If you put together the popular myths of Rome, and pieces of the stories of the rebel insurgents, plus the myth of Zoroaster, the Jesus-like savior of the Zoroastrians, who were very much like Christians, it’s easy to see the origins of the Christ story. And it served its purpose. When Rome was Christianized, state-required sacrifices and worshipped prostitution cults were abolished.
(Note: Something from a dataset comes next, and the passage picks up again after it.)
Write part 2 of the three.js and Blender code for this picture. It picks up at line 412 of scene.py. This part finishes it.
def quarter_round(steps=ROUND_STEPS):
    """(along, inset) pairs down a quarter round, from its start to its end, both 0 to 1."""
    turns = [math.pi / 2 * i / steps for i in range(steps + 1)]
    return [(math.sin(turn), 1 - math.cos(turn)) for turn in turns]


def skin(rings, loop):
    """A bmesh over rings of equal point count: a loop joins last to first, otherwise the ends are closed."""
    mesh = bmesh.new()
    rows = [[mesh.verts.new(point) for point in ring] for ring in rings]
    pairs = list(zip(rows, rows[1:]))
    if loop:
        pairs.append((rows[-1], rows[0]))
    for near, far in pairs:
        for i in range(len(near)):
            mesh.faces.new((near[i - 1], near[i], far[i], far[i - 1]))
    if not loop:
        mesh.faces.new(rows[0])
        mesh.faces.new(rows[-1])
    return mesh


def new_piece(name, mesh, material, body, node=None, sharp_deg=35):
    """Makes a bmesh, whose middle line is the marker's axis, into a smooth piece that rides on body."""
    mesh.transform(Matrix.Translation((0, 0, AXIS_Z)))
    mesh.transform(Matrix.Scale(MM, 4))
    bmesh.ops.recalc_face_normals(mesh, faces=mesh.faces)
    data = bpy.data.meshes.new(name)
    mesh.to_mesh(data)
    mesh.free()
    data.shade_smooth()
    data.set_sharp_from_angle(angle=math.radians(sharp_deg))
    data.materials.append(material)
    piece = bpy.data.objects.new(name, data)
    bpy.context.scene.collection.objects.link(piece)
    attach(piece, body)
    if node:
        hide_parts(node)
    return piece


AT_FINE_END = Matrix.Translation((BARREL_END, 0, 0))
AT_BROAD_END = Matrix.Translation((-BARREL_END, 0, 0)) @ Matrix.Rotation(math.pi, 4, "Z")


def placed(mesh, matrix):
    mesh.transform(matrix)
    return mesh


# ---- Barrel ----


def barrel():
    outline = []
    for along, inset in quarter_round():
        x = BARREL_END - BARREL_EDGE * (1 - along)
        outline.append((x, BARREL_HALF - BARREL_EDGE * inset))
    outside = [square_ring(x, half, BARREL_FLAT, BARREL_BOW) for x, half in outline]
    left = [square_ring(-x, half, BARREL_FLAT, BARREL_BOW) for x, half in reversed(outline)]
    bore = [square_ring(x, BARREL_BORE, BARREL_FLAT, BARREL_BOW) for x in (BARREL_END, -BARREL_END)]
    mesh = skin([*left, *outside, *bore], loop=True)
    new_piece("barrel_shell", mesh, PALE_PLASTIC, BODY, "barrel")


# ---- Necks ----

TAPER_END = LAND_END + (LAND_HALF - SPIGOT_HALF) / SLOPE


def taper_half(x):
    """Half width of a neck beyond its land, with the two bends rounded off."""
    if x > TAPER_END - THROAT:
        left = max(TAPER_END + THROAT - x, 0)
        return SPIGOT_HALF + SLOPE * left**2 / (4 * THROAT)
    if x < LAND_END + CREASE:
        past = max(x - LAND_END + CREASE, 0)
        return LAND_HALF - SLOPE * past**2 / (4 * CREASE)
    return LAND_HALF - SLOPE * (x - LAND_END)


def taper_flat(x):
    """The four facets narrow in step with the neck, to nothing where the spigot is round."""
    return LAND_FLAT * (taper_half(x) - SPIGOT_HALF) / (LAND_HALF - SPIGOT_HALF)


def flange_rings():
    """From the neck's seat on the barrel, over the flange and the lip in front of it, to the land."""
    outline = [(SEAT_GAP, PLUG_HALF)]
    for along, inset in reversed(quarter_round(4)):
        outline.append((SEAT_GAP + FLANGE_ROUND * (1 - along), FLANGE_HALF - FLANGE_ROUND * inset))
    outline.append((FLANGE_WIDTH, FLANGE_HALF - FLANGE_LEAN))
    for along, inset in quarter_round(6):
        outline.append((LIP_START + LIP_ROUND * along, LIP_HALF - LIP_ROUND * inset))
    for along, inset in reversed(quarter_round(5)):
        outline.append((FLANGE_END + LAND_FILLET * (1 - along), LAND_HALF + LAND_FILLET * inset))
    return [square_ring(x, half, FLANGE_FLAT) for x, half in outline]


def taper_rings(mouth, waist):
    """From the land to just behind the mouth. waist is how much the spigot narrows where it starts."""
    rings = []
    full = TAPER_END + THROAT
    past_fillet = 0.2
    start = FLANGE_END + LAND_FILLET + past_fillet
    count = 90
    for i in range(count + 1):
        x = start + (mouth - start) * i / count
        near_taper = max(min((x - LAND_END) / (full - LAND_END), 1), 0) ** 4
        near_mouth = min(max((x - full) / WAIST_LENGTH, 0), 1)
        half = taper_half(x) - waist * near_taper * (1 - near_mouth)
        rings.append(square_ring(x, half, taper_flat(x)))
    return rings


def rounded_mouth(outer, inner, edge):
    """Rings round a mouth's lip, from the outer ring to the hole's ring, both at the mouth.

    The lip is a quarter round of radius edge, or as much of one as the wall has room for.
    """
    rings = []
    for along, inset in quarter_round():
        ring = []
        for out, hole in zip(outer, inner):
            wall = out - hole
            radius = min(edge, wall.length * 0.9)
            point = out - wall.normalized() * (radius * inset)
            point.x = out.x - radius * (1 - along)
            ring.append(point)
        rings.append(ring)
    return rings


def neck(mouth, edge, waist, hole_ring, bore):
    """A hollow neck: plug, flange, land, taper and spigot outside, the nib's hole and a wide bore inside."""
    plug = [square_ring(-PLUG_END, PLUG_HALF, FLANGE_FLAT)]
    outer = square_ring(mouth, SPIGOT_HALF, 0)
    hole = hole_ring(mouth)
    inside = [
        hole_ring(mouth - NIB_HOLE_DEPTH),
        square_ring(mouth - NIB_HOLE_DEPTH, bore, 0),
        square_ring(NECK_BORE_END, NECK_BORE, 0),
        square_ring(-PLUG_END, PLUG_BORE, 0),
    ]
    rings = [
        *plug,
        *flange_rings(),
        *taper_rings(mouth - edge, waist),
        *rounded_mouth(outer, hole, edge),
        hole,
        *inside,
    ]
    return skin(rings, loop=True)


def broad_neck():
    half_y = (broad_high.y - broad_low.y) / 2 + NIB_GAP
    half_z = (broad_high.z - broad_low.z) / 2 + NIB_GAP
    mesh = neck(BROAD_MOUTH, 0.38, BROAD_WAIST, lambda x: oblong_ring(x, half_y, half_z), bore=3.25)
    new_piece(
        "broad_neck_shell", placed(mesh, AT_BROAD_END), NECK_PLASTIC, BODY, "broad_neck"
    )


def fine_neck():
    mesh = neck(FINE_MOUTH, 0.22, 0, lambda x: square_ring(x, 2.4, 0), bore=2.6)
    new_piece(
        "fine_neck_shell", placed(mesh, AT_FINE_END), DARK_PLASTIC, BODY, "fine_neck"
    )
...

The desire to end the debauchery and perversion are expressed in Prudentius’s prayer for a Christian Rome:

“Grant, Christ, to your Romans through which you have granted that all other cities shall be of one mind in worship may be Christian. All parts of the Empire are allied in faith; the world it has subdued grows gentle. May its capitol, too, grow gentle. May she see that lands far apart are uniting in one state of grace; may Romulus become one of the faithful Numa himself now believe… Depart adulterous Jupiter, defiled with sex with your sister, leave Rome free and flee from its people who are now Christ’s . Paul exiles your from here, and the blood of Peter drives you out, and the deeds of Nero, for which you put the sword in his hand, redounds on you.”

Sadly, any regime which is based on a lie will fail due to its own hypocrisy, no matter how honorable the intentions. Christendom is, in so many ways, just as violent and degraded as its Roman predecessor, with its money scams and sex abuse scandals. And it threatens to be taken over by a Moslem regime which is even more putrid with religiously sanctioned rape, child molestation and outright violence.

Christianity served its purpose by converting superstitious and violent people over to a gentler way of life, when there was no other option. But its time is coming to an end. It is time for something more enlightened, something real. Humanity can not be left to rot in the dark ages.